Gleevec® was first approved by the U.S. Food and Drug Administration in 2001 for the treatment of CML.  At the time of its approval, it was hailed as “…a magic bullet,” increasing overall survival for CML patients to 95 percent over a five-year period.  The drug works by inhibiting the action of a cancer-causing protein called BCR-ABL1 kinase.  In most CML patients, the drug’s continuous inhibition of this protein is enough to keep the cancer at bay.

However, in some patients the gene that codes for the protein mutates, resulting in variations to the BCR-ABL1 protein.  Gleevec® is ineffective in blocking these variant proteins.  When patients develop resistance to the drug, they quickly transition from the chronic phase of CML to a condition called blast crisis progression, or fatal B lymphoid blast crisis, resulting in an average survival range of less than seven months.

“The results show that not only is AID involved in the transition to blast crisis, but that ts actually has a causative role in the development of BCR-ABL1 mutations that lead to Gleevec® resistance and blast crisis progression,” said Rafael Casellas, Ph.D., co-author of the study and leader of the Genomics and Immunity Group at NIAMS.

For years, scientists studied CML for clues as to why and how some patients transition from the slow-moving chronic stage of the disease into the blast crisis stage.  The USC-NIAMS study discovered that blast cells, in comparison to chronic phase cells, expressed high concentrations of AID, a B-cell specific enzyme that under normal conditions mutates antibody-coding genes that help B cells fight pathogens.

In healthy B cells, AID activity is tightly controlled to ensure that mutation is targeted exclusively to antibody-coding genes.  However, in blast cells, AID works unchecked to promote overall genetic instability by hyper-mutating tumor suppressor and DNA repair genes.  The researchers also found that increasing the concentrations of AID in chronic phase CML cells caused the cells to rapidly transition into blast crisis and become resistant to Gleevec®.

The ongoing project is supported by two research grants from the National Institutes of Health.  “Future work will focus on prevention of AID activity early on in CML patients,” Dr. Müschen said.  Several inhibitors of AID are currently being tested in his laboratory.

Founded in 1901, Childrens Hospital Los Angeles has been treating the most seriously ill and injured children in Los Angeles for more than a century, and it is acknowledged throughout the United States and around the world for its leadership in pediatric and adolescent health.
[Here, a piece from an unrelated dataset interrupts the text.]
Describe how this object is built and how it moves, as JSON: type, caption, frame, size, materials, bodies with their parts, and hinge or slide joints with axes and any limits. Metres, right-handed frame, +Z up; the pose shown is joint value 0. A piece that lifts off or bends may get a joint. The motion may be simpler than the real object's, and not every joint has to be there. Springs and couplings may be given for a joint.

Childrens Hospital is one of America’s premier teaching hospitals, affiliated with the Keck School of Medicine of the University of Southern California since 1932.  It is a national leader in pediatric research.
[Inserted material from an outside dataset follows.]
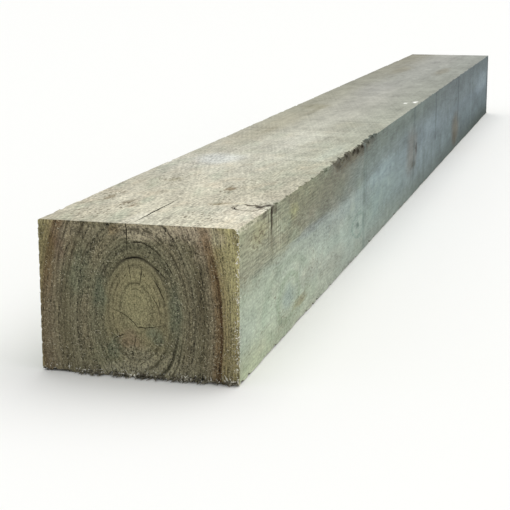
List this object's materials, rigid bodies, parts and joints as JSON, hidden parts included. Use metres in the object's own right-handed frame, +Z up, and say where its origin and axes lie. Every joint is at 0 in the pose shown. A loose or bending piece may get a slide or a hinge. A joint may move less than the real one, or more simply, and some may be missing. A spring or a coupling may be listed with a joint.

Investigators at The Saban Research Institute of Childrens Hospital Los Angeles are working to create a world in which all children are healthy – a world in which they are no longer threatened by such diseases as cancer, congenital heart defects, diabetes, sickle cell anemia, epilepsy, immune deficiencies and respiratory disorders.  They ask basic questions about human biology, find new ways to see inside the body, explore genetic mysteries, develop promising drug treatments and test preventive strategies – scientific inquiries that benefit both children and adults. The Saban Research Institute is among the largest and most productive pediatric research facilities in the United States, with 91 investigators at work on 232 laboratory studies, clinical trials and community-based research and health services.  It is one of the few freestanding research centers in the nation to combine scientific laboratory inquiry with patient clinical care – dedicated exclusively to children - and its base of knowledge is widely considered to be among the best in pediatric medicine.
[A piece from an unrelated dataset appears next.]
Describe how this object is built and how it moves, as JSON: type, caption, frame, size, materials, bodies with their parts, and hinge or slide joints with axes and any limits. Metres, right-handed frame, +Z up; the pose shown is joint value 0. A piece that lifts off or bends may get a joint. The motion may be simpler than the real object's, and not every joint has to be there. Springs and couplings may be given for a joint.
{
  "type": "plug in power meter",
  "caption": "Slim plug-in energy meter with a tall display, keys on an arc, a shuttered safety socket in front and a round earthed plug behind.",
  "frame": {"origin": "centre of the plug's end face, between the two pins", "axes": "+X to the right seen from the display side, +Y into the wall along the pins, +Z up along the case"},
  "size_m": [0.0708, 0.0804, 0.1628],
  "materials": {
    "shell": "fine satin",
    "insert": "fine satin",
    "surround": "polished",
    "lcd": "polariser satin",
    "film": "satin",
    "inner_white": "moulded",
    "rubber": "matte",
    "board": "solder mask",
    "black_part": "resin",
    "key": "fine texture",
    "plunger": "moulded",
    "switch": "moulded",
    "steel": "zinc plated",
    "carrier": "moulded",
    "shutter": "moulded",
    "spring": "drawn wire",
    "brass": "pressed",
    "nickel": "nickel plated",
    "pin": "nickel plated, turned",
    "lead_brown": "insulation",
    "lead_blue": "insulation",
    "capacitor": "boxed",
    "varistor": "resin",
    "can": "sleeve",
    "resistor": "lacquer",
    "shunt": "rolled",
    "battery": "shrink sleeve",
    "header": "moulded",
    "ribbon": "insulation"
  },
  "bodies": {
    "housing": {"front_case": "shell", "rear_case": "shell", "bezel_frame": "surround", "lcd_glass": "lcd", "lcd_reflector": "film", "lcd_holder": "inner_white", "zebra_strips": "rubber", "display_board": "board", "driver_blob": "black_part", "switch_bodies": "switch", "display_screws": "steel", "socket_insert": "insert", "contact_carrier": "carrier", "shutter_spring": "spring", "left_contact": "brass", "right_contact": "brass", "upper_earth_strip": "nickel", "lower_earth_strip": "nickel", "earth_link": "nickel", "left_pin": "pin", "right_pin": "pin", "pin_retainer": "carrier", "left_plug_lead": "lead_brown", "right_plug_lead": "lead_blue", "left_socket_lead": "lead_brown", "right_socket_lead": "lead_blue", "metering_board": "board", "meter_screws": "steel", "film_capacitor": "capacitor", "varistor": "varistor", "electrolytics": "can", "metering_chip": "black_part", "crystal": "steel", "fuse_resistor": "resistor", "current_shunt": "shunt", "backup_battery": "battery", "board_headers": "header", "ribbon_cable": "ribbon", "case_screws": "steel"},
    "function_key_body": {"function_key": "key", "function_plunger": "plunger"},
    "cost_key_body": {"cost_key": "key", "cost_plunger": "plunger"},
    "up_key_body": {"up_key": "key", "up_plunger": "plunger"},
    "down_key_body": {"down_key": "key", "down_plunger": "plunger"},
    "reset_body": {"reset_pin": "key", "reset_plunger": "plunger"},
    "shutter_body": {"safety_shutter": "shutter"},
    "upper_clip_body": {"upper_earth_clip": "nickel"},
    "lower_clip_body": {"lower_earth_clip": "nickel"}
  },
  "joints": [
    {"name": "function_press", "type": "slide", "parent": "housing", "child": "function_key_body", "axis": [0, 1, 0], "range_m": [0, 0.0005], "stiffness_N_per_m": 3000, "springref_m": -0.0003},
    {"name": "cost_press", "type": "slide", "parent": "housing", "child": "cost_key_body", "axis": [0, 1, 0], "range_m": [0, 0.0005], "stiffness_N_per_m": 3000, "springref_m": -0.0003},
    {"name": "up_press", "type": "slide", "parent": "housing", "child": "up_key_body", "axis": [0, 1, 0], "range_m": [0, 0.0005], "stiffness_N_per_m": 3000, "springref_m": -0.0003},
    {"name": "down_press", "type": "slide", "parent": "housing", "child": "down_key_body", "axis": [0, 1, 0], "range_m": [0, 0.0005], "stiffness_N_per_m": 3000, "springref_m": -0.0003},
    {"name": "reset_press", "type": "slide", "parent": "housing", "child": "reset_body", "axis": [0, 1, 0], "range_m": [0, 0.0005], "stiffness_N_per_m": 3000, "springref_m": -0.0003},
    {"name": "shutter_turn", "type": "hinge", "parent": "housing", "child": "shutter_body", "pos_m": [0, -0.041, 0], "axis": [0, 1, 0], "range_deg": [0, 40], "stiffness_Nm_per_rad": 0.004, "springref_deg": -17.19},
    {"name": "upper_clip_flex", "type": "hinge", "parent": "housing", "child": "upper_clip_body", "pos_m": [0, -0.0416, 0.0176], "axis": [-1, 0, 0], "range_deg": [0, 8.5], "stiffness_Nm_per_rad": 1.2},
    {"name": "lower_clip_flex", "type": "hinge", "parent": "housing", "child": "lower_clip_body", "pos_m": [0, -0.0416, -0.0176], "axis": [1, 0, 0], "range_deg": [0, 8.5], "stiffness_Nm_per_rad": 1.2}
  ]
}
Since 1990, U.S. News & World Report and its panel of board-certified pediatricians have named Childrens Hospital Los Angeles one of the top pediatric facilities in the nation.  Childrens Hospital Los Angeles is one of only 10 children’s hospitals in the nation – and the only children’s hospital on the West Coast – ranked in all 10 pediatric specialties in the U.S. News & World Report rankings and named to the magazine’s “Honor Roll” of children’s hospitals.